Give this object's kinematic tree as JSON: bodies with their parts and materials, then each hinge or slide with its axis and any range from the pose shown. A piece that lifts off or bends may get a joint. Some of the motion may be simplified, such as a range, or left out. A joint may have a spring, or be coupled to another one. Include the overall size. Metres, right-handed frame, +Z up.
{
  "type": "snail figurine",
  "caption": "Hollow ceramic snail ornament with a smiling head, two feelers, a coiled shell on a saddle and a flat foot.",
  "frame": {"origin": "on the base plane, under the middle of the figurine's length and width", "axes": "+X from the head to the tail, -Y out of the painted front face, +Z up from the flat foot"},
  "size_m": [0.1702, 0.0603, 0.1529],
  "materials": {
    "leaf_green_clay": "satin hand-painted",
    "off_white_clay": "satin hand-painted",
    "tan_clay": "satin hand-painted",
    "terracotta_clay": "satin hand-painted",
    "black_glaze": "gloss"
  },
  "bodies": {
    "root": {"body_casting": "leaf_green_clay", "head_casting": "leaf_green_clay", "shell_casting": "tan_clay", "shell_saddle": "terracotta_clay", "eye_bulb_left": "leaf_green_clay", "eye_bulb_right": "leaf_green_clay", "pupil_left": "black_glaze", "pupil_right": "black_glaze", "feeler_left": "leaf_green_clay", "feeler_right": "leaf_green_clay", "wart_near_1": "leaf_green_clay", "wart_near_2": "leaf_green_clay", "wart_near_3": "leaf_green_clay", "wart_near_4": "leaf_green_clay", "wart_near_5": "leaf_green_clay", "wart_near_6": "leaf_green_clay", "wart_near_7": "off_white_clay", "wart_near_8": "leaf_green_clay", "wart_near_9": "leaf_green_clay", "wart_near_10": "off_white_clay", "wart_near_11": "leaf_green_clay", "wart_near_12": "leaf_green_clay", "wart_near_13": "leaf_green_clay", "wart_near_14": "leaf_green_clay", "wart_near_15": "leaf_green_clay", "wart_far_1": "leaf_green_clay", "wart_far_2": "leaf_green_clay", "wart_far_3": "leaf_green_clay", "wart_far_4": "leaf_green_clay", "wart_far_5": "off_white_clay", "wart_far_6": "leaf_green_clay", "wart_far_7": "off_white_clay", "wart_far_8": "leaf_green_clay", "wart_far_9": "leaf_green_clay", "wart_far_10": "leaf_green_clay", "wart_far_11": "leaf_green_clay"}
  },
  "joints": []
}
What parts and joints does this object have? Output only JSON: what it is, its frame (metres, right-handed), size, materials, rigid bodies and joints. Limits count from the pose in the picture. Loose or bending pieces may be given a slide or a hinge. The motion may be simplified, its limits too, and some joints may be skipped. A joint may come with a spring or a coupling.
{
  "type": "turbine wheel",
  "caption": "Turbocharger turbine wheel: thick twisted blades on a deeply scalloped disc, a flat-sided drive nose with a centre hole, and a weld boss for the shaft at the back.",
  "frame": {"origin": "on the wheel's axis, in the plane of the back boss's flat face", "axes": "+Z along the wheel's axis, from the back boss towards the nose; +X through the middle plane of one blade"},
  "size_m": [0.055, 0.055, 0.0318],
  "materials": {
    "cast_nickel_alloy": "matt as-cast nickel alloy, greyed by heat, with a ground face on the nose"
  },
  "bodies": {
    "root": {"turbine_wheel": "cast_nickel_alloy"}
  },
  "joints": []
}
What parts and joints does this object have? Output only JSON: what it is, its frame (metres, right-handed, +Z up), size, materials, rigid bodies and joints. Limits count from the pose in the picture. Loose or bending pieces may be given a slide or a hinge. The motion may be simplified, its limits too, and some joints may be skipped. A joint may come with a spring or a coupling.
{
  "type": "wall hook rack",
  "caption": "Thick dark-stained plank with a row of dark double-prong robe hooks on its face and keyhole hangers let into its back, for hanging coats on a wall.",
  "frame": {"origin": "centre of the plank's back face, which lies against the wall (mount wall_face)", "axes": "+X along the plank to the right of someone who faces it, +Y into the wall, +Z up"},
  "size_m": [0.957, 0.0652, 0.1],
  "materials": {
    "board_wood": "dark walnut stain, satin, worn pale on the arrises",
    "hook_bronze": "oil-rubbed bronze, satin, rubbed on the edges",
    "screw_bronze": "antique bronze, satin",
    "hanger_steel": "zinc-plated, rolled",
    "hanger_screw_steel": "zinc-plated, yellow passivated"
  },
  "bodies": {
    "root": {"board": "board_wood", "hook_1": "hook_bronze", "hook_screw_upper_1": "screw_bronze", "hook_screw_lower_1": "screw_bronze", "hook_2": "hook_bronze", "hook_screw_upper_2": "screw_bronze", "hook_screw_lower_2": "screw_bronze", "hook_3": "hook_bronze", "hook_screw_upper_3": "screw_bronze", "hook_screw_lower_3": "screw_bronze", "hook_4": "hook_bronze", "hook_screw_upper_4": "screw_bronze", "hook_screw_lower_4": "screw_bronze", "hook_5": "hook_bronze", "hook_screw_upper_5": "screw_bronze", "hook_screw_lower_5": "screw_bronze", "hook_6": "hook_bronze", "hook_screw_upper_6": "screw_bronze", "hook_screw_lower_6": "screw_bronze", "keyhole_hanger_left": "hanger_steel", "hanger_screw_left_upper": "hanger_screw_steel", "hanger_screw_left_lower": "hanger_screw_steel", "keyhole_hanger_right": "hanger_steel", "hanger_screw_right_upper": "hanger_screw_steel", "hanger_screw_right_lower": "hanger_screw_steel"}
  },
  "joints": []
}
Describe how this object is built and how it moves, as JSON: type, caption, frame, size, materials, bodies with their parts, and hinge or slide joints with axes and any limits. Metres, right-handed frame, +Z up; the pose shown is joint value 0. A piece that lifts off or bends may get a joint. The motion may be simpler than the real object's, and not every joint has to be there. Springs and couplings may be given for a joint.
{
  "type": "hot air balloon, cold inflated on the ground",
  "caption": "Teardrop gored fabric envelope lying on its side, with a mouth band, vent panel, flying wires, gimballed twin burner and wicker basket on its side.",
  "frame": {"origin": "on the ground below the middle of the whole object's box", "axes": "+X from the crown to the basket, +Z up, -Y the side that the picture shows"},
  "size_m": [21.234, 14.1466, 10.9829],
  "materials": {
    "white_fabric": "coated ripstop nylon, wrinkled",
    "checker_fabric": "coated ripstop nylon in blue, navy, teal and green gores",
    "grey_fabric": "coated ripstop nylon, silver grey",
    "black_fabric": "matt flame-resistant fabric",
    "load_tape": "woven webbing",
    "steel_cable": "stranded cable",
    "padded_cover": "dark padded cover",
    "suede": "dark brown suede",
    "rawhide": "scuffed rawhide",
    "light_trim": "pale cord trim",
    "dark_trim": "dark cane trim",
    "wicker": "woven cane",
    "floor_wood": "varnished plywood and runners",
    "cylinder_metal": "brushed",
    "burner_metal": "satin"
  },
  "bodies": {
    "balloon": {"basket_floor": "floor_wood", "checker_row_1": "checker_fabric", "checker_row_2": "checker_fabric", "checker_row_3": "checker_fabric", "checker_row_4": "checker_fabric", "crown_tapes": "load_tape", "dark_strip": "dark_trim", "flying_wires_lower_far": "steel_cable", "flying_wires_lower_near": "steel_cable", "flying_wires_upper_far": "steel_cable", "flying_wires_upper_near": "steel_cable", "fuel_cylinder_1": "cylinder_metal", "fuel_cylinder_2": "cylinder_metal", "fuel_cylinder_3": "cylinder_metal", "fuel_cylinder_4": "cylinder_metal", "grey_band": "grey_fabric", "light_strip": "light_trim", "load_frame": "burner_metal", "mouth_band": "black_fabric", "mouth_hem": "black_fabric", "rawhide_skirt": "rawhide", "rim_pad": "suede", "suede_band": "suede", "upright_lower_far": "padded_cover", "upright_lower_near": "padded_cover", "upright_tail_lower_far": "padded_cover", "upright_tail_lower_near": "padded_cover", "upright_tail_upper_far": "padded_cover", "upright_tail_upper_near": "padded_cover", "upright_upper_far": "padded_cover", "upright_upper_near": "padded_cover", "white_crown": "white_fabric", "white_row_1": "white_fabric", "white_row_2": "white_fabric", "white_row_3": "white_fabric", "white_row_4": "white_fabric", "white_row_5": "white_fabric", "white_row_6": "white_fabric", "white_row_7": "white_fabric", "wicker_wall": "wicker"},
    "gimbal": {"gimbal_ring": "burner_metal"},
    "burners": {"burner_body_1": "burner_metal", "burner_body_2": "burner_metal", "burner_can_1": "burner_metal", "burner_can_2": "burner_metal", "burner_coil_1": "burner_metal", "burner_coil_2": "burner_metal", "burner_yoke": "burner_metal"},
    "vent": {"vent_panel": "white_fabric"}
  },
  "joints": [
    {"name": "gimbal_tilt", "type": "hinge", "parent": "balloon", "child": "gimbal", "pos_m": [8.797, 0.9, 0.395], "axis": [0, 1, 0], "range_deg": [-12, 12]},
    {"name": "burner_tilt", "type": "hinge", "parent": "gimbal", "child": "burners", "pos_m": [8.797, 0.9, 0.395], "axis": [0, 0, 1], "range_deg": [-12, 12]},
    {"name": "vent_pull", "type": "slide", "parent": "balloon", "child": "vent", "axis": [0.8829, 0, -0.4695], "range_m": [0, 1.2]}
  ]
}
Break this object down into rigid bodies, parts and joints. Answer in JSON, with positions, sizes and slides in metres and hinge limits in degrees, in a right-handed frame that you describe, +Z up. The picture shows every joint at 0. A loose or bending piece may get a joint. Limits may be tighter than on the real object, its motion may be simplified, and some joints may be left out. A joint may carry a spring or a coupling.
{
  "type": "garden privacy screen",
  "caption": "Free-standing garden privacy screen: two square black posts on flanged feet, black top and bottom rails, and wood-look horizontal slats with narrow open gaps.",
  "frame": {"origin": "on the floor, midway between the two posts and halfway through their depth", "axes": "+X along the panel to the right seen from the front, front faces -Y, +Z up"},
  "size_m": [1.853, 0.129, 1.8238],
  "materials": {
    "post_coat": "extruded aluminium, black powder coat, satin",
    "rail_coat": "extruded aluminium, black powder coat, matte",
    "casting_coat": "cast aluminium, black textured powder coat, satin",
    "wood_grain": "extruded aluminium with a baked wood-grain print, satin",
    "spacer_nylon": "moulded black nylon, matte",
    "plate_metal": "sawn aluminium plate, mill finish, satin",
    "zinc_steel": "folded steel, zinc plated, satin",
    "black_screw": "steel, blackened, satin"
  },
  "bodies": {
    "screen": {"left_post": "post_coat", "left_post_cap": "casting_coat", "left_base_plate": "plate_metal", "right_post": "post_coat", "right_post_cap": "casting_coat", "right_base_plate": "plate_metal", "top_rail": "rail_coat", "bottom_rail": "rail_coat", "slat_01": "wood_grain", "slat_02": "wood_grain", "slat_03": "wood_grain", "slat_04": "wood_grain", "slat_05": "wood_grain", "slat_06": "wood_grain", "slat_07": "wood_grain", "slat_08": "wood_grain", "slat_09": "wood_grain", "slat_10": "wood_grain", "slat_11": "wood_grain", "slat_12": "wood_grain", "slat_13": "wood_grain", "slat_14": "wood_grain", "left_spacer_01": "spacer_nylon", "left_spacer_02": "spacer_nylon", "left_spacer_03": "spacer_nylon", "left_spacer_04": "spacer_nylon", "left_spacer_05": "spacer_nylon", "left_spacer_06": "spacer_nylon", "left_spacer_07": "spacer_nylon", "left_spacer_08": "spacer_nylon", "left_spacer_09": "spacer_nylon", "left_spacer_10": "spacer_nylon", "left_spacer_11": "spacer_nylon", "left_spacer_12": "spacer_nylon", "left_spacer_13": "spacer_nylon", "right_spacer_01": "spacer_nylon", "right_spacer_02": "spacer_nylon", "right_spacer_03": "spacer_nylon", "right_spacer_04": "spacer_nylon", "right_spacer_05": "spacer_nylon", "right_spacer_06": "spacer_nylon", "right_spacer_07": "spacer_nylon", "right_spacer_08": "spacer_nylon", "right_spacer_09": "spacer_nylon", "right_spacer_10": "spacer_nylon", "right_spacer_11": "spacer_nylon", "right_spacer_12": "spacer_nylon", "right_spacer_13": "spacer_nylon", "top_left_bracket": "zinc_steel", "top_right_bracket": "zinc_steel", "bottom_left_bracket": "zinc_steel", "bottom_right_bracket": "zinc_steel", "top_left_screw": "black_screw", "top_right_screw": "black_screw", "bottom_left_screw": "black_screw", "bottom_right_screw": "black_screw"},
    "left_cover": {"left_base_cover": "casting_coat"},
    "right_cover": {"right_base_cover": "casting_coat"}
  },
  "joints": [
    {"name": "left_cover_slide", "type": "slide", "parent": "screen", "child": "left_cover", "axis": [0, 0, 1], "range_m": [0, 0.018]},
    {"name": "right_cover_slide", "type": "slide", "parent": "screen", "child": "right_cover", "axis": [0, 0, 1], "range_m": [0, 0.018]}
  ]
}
───
*Exercise instructions*
In the entries above, how many lines hold the word "object"? State the number and nothing else.

*Solution to the exercise*
6